Cape Town police spokesman Col. Billy Jones said three girls and six boys were killed.
Col. Jones said police are investigating a case of homicide against the van driver, who is at the hospital in critical condition.
The children were headed to two primary schools and two high schools north of Cape Town in Kuils River and Bellville South, Col. Jones said.
A preliminary investigation at the scene indicated that the crossing gate was down when the van crossed the railway track, police said.
NIGERIA
Power-firm workers go on strike
ABUJA | Nigeria’s worker union for the state-run power company has called a general strike, a day before the nation’s president is to announce his plans to privatize the industry.
The National Union of Electricity Employees called the indefinite strike Wednesday over unpaid allowances promised by the federal government. The strike will cripple the ability of the Power Holding Co. of Nigeria to provide electricity to Africa’s most populous nation.
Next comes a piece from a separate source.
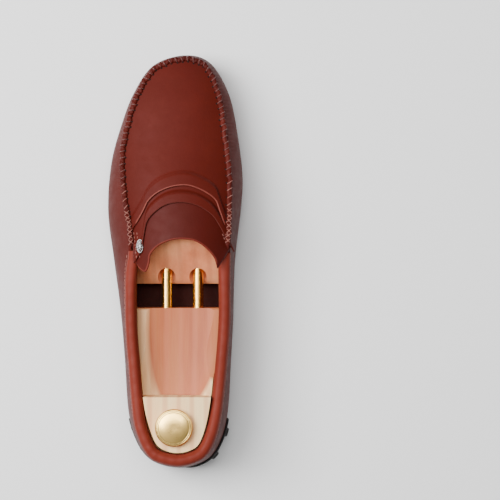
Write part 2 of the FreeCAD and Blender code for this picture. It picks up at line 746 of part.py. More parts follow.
# ---- shoe tree -----------------------------------------------------------------------
TREE_LOW = BED_BASE + HEEL_CUSHION + LAYER_GAP + FOOTBED + 0.25
HEEL_FRONT = GAP_FRONT - GAP
TUBE_X = (TUBE_OFFSET - TUBE_SPACING / 2.0, TUBE_OFFSET + TUBE_SPACING / 2.0)
COLLAR_SECTION_REACH = max(across for across, _ in COLLAR_SECTION)


def last_body():
    """The space inside the linings and below the collar, less the tree's clearance."""
    base = LINING_DEPTH + LINING + TREE_CLEARANCE
    grid = []
    for z in (TREE_LOW,) + TREE_LEVELS:
        row = []
        for s in RING:
            depth = min(s.inset(z), s.lean) + base
            behind = s.lean + COLLAR_SECTION_REACH * COLLAR_WIDTH + TREE_CLEARANCE
            share = smooth(z, s.top - COLLAR_RELIEF[0], s.top - COLLAR_RELIEF[1])
            share *= 1.0 - smooth(s.point.y, 0.54 * SHOE_LENGTH, 0.62 * SHOE_LENGTH)
            depth += max(0.0, behind - depth) * share
            place = s.point + s.inward * depth
            row.append(V(place.x, place.y, z))
        grid.append(row + [row[0]])
    return plugged(grid, "last")


def side_cut(profile, low=-80.0, high=80.0):
    """A prism across the shoe from a side-view outline of (y, z) points and a smooth floor."""
    floor = Part.BSplineCurve()
    floor.interpolate(Points=[V(low, y, z) for y, z in profile])
    start, end = profile[0], profile[-1]
    top = 90.0
    edges = [floor.toShape(),
             Part.makeLine(V(low, end[0], end[1]), V(low, end[0], top)),
             Part.makeLine(V(low, end[0], top), V(low, start[0], top)),
             Part.makeLine(V(low, start[0], top), V(low, start[0], start[1]))]
    return Part.Face(Part.Wire(edges)).extrude(V(high - low, 0, 0))


def rod(dia, x, y, z, length):
    return Part.makeCylinder(dia / 2.0, length, V(x, y, z), V(0, 1, 0))


def make_dish():
    """A shallow oval hollow in the heel block's top, off to the inner side."""
    drop = DISH_CENTRE / (DISH_CENTRE + DISH_DEPTH)
    spread_out = math.sqrt(1.0 - drop * drop)
    matrix = FreeCAD.Matrix()
    matrix.scale(DISH_WIDTH / 2.0 / spread_out, DISH_REACH / spread_out,
                 DISH_CENTRE + DISH_DEPTH)
    dish = Part.makeSphere(1.0).transformGeometry(matrix)
    dish.rotate(V(0, 0, 0), V(0, 0, 1), DISH_TURN)
    dish.translate(V(DISH_X, HEEL_FRONT + DISH_AHEAD, SCOOP_FLOOR + DISH_CENTRE))
    return dish.common(Part.makeBox(160, HEEL_FRONT + 40.0 - PLATFORM_FRONT, 60,
                                    V(-80, PLATFORM_FRONT, 0)))


def make_tree():
    last = last_body()
    ceiling = []
    for j in range(15):
        y = GAP_FRONT - 6.0 + (SHOE_LENGTH + 20.0 - GAP_FRONT) * j / 14.0
        row = []
        for i in range(13):
            x = -66.0 + 132.0 * i / 12.0
            row.append(V(x, y, vamp(x, y) - LINING - TREE_CLEARANCE))
        ceiling.append(row)
    floor = [[V(p.x, p.y, -10.0) for p in row] for row in ceiling]
    under_vamp = sheet(ceiling, floor, "under_vamp")
    front_box = Part.makeBox(200, 0.955 * SHOE_LENGTH - GAP_FRONT, 100, V(-100, GAP_FRONT, 0))
    toe = last.common(front_box).common(under_vamp)
    toe = toe.cut(side_cut([(GAP_FRONT + ahead, z) for ahead, z in TOE_SLOPE]))
    heel_box = Part.makeBox(200, HEEL_FRONT + 20.0, 100, V(-100, -20, 0))
    heel = last.common(heel_box)
    heel = heel.cut(Part.makeBox(200, 200, 60, V(-100, -50, PLATFORM_TOP)))
    scoop = [(PLATFORM_FRONT + ahead, SCOOP_FLOOR + up) for ahead, up in SCOOP_REAR]
    scoop += [(HEEL_FRONT + ahead, SCOOP_FLOOR + up) for ahead, up in SCOOP_LIP]
    heel = heel.cut(side_cut(scoop)).cut(make_dish())
    spring_back = HEEL_FRONT - TUBE_IN_HEEL - SPRING_LENGTH
    for x in TUBE_X:
        toe = toe.cut(rod(NOTCH_DIA, x, GAP_FRONT - 5.0, TUBE_HEIGHT, NOTCH_DEPTH + 5.0))
        toe = toe.cut(rod(TUBE_DIA, x, GAP_FRONT, TUBE_HEIGHT, TUBE_IN_TOE))
        bore = TUBE_DIA + 2.0 * SLIDE_CLEARANCE
        heel = heel.cut(rod(bore, x, spring_back, TUBE_HEIGHT, HEEL_FRONT + 5.0 - spring_back))
    knob_hole = Part.makeCylinder(SCREW_DIA / 2.0, SCREW_LENGTH + 1.0,
                                  V(KNOB_X, KNOB_Y, PLATFORM_TOP - SCREW_LENGTH - 1.0))
    heel = heel.cut(knob_hole)
    pin_y = HEEL_FRONT - PIN_BACK
    pin_low = TREE_LOW + PIN_FLOOR
    pin_high = TUBE_HEIGHT + TUBE_DIA / 2.0 + PIN_OVER
    for x in TUBE_X:
        heel = heel.cut(Part.makeCylinder(PIN_DIA / 2.0, pin_high - pin_low, V(x, pin_y, pin_low)))
    parts["toe_block"] = toe
    parts["heel_block"] = heel
    for name, x in zip(("outer", "inner"), TUBE_X):
        back = HEEL_FRONT - TUBE_IN_HEEL
        length = TUBE_IN_HEEL + GAP + TUBE_IN_TOE
        tube = rod(TUBE_DIA, x, back, TUBE_HEIGHT, length)
        tube = tube.cut(rod(TUBE_DIA - 2.0 * TUBE_WALL, x, back, TUBE_HEIGHT, length - TUBE_END))
        slot = PIN_DIA + 2.0 * PIN_CLEARANCE
        opening = Part.makeBox(slot, TRAVEL + slot, 60,
                               V(x - slot / 2.0, pin_y - slot / 2.0, TUBE_HEIGHT - 30.0))
        tube = tube.cut(opening)
        plug = rod(TUBE_DIA - 2.0 * TUBE_WALL, x, back, TUBE_HEIGHT, PLUG_LENGTH)
        parts["tube_" + name] = tube
        parts["tube_plug_" + name] = plug
        parts["stop_pin_" + name] = Part.makeCylinder(PIN_DIA / 2.0, pin_high - pin_low,
                                                      V(x, pin_y, pin_low))
        make_spring(name, x, spring_back + SPRING_END)


def make_spring(name, x, start):
    """A coil behind the tube, in the blind end of the heel block's bore."""
    radius = TUBE_DIA / 2.0 - SPRING_WIRE
    length = SPRING_LENGTH - 2.0 * SPRING_END - SPRING_WIRE
    helix = Part.makeHelix(length / SPRING_TURNS, length, radius)
    profile = Part.Wire(Part.makeCircle(SPRING_WIRE / 2.0, V(radius, 0, 0), V(0, 1, 0)))
    coil = Part.Wire(helix.Edges).makePipeShell([profile], True, True)
    coil.rotate(V(0, 0, 0), V(1, 0, 0), -90)
    coil.translate(V(x, start + SPRING_WIRE / 2.0, TUBE_HEIGHT))
    parts["spring_" + name] = coil


def make_knob():
    """Turned brass knob: a short stem under a wide flat cap with a raised bead."""
    r, low = KNOB_DIA / 2.0, PLATFORM_TOP + 0.02
    stem = KNOB_STEM_DIA / 2.0
    profile = [V(0, 0, low), V(stem, 0, low), V(stem, 0, low + KNOB_STEM),
               V(r - 0.8, 0, low + KNOB_STEM), V(r, 0, low + KNOB_STEM + 0.9),
               V(r, 0, low + KNOB_HEIGHT - 2.4), V(r - 0.7, 0, low + KNOB_HEIGHT - 1.4),
               V(r - 2.2, 0, low + KNOB_HEIGHT - 1.1)]
    crest, flat = low + KNOB_HEIGHT, 1.5
    top = Part.Arc(V(r - 2.2, 0, crest - 1.1), V(r * 0.5, 0, crest - 0.25), V(flat, 0, crest))
    edges = [Part.makeLine(a, b) for a, b in zip(profile, profile[1:])] + [top.toShape()]
    edges.append(Part.makeLine(V(flat, 0, crest), V(0, 0, crest)))
    edges.append(Part.makeLine(V(0, 0, crest), V(0, 0, low)))
    body = Part.Face(Part.Wire(edges)).revolve(V(0, 0, 0), V(0, 0, 1), 360)
    body.translate(V(KNOB_X, KNOB_Y, 0))
    hole = Part.makeCylinder(SCREW_DIA / 2.0, 3.5, V(KNOB_X, KNOB_Y, low - 0.5))
    parts["knob"] = body.cut(hole)
    screw = Part.makeCylinder(SCREW_DIA / 2.0, SCREW_LENGTH + 3.0,
                              V(KNOB_X, KNOB_Y, PLATFORM_TOP - SCREW_LENGTH))
    parts["knob_screw"] = screw


make_wrap()
make_uppers()
make_lining()
make_counter()
make_bed()
make_collar()
make_threads()
make_stud()
for name, span in (("heel_sole", HEEL_SOLE_SPAN), ("forefoot_sole", FOREFOOT_SOLE_SPAN)):
    pebbles(span[0] * SHOE_LENGTH, span[1] * SHOE_LENGTH, SOLE_INSET, name)
make_heel_patch()
make_tree()
make_knob()

# ---- origin at the middle of the base, then one file for each piece --------------------
everything = Part.makeCompound(list(parts.values())).optimalBoundingBox(False)
shift = V(-everything.Center.x, -everything.Center.y, -everything.ZMin)
print("size", everything.XLength, everything.YLength, everything.ZLength)
print("shift", shift)
os.makedirs("parts", exist_ok=True)
for name, shape in parts.items():
    shape = shape.copy()
    shape.translate(shift)
    shape.exportStep("parts/%s.step" % name)
    print("%-20s solids %d valid %s volume %.1f" % (name, len(shape.Solids), shape.isValid(),
                                                    shape.Volume))
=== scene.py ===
"""A left driving moccasin in red-brown calf, kept on a twin-tube cedar shoe tree.

All leather, thread, rubber and small trim are surfaces worked out with numpy around the fixed
frame; the cedar blocks and brass tubes keep the frame's shapes and get their finishes here.
Shapes are computed in millimetres on the shoemaker's axes (y from heel to toe, x to the inner
side) and placed in the frame's metres by `place`.
"""
import math

import bmesh
import bpy
import numpy as np
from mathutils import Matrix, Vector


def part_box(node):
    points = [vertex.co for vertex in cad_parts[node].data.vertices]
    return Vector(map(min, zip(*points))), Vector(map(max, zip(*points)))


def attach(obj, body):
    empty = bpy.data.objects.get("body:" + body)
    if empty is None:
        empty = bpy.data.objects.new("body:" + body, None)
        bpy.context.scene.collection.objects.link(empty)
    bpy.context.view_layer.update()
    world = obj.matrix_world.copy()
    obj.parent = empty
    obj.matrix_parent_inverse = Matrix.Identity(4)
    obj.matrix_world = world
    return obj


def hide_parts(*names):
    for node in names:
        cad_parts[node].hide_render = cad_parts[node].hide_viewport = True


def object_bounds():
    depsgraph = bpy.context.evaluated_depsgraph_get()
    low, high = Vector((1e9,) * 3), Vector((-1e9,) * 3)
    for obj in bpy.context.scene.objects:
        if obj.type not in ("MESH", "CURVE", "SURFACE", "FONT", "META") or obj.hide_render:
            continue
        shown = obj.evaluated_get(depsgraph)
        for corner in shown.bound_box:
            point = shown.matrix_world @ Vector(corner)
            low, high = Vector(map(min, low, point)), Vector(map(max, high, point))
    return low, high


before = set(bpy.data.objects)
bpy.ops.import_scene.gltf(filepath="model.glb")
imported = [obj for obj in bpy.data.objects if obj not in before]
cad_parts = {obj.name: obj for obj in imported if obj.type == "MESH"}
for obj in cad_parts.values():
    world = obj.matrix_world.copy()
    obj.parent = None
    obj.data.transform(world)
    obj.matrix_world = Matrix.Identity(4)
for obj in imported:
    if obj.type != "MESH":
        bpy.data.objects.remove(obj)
cad_low, cad_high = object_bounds()

# ---- driving sizes of the shoe, millimetres ---------------------------------------------
LENGTH, WIDTH = 286.0, 93.4
HALF = WIDTH / 2.0
SOLE_GAP = 3.0
BULGE = 18.0
TUCK = 9.0
LEATHER = 1.6
RIDGE = 1.4
VAMP_GAP = 0.22            # between layers of the top
APRON_THICK, STRAP_THICK, TONGUE_THICK = 1.5, 1.5, 2.0
STRAP_TUCK, TONGUE_TUCK = 5.5, 4.0     # length hidden under the layer above
RAMP_START, RAMP = 1.3, 3.4            # where a layer steps over the one below, and how long
COLLAR_WIDTH, COLLAR_START = 7.4, 150.0
COLLAR_FLATTEN = 0.35      # share of its height the collar loses toward the strap
PUCKER = 2.75              # pitch of the gathers at the toe
PUCKER_DEPTH = 0.75
RIDGE_WIDTH, RIDGE_HEIGHT = 1.75, 1.15  # half sizes of the sewn ridge
SEAM_PITCH = 5.4
SEAM_THREAD, CROSS_THREAD, COLLAR_THREAD = 0.30, 0.26, 0.24
STRAP_STITCH = (0.9, 1.7, 0.26)         # gap, length and half thickness
COUNTER, LINING_THICK, FOOTBED_THICK, CUSHION = 1.2, 1.0, 3.0, 2.4
LINING_DEPTH = LEATHER + COUNTER + 0.7
BED_LOW = SOLE_GAP + LEATHER + VAMP_GAP + CUSHION + VAMP_GAP
BED_TOP = BED_LOW + FOOTBED_THICK
PEBBLE, PEBBLE_PITCH, PEBBLE_ROWS, BASE_RUBBER = 8.0, 11.0, 11.0 * 0.87, 1.2
SOLE_INSET = 6.0
SOLES = {"heel_sole": (0.075, 0.27), "forefoot_sole": (0.48, 0.93)}  # shares of the length
PATCH_LOW, PATCH_HIGH, PATCH_REACH, PATCH_GAP, PATCH_PROUD = 14.5, 31.0, 36.0, 0.35, 1.5
PATCH_INNER = 15.0         # x beyond which the upper pebbles start
PATCH_ROWS = ((9.6, 7, -HALF), (19.5, 6, PATCH_INNER))  # height, places, lowest x
STUD_AT = (-0.512 * HALF, 0.5415 * LENGTH)
STUD_HALF, STUD_RISE, STUD_BEADS = (1.9, 4.3), 1.35, 26
KNOB_RINGS, GROOVE = (10.3, 11.3), 0.22
EYE, VIEW_ANGLE, SENSOR = (49.8, 152.3, 1200.0), 16.65, 36.0
MM = 0.001

# plan tables: (share of the half width, share of the length)
OUTLINE = [(0.03, 0.009), (-0.27, 0.018), (-0.48, 0.040), (-0.635, 0.085), (-0.735, 0.150),
           (-0.79, 0.28), (-0.85, 0.39), (-0.95, 0.512), (-1.035, 0.627), (-0.99, 0.74),
           (-0.842, 0.832), (-0.652, 0.912), (-0.365, 0.978), (0.095, 1.003), (0.475, 0.985),
           (0.748, 0.912), (0.872, 0.824), (0.955, 0.716), (0.935, 0.634), (0.845, 0.506),
           (0.818, 0.366), (0.785, 0.261), (0.745, 0.150), (0.665, 0.085), (0.52, 0.040),
           (0.31, 0.018)]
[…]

Even when workers are present, Nigeria remains beset by blackouts and problems with its aging federal power grid, forcing the population to rely on private generators to provide electricity.
President Goodluck Jonathan is to outline a proposed $3.5 billion overhaul and privatization of the industry Thursday during a speech in Lagos.
UGANDA
Court scraps sedition laws
KAMPALA | A Ugandan court on Wednesday declared the country’s sedition laws unconstitutional, effectively quashing several pending criminal cases against journalists.
“The sections [in the penal code] on sedition are inconsistent with the constitution,” court registrar Ruhinda Ntengye stated, reading from a decision penned by five constitutional court justices.
“They are therefore null and void,” the decision said, adding that the sedition laws as written are so broadly defined that they infringe on the free-speech rights enshrined in Uganda’s constitution.
Wednesday’s ruling stems from a petition filed in 2005 by Andrew Mwenda, a prominent Ugandan journalist who faced sedition charges after speculating about Uganda’s potential involvement in the death of former South Sudan leader John Garang.
Garang died in July 2005 when his helicopter crashed shortly after it left Uganda.
“Today is not just a good day for journalists. It is a good day for all Ugandans,” Mr. Mwenda told Agence France-Presse.
Human Rights Watch called the ruling “positive” but said Uganda remains a difficult place for journalists.
MAURITANIA
Attacker attempts to blow up barracks
NOUAKCHOTT | A suicide bomber attempted to drive a truck loaded with explosives into an army barracks but was shot and killed when he refused to stop the car before dawn on Wednesday, an army official said.
The high-ranking officer, who asked not to be identified because he is not authorized to speak to the media, said the truck exploded just outside the barracks, damaging several buildings in the town of Nema, located 680 miles east of Nouakchott.
The attack came two days after terror group al Qaeda of the Islamic Maghreb, or AQIM, released two Spanish aid workers who had been kidnapped while delivering supplies in Mauritania last November. In a recording sent to the Spanish newspaper El Pais, the al Qaeda offshoot said the Spanish hostages were released because a part of their demands had been met, suggesting that the Spanish government had paid a ransom.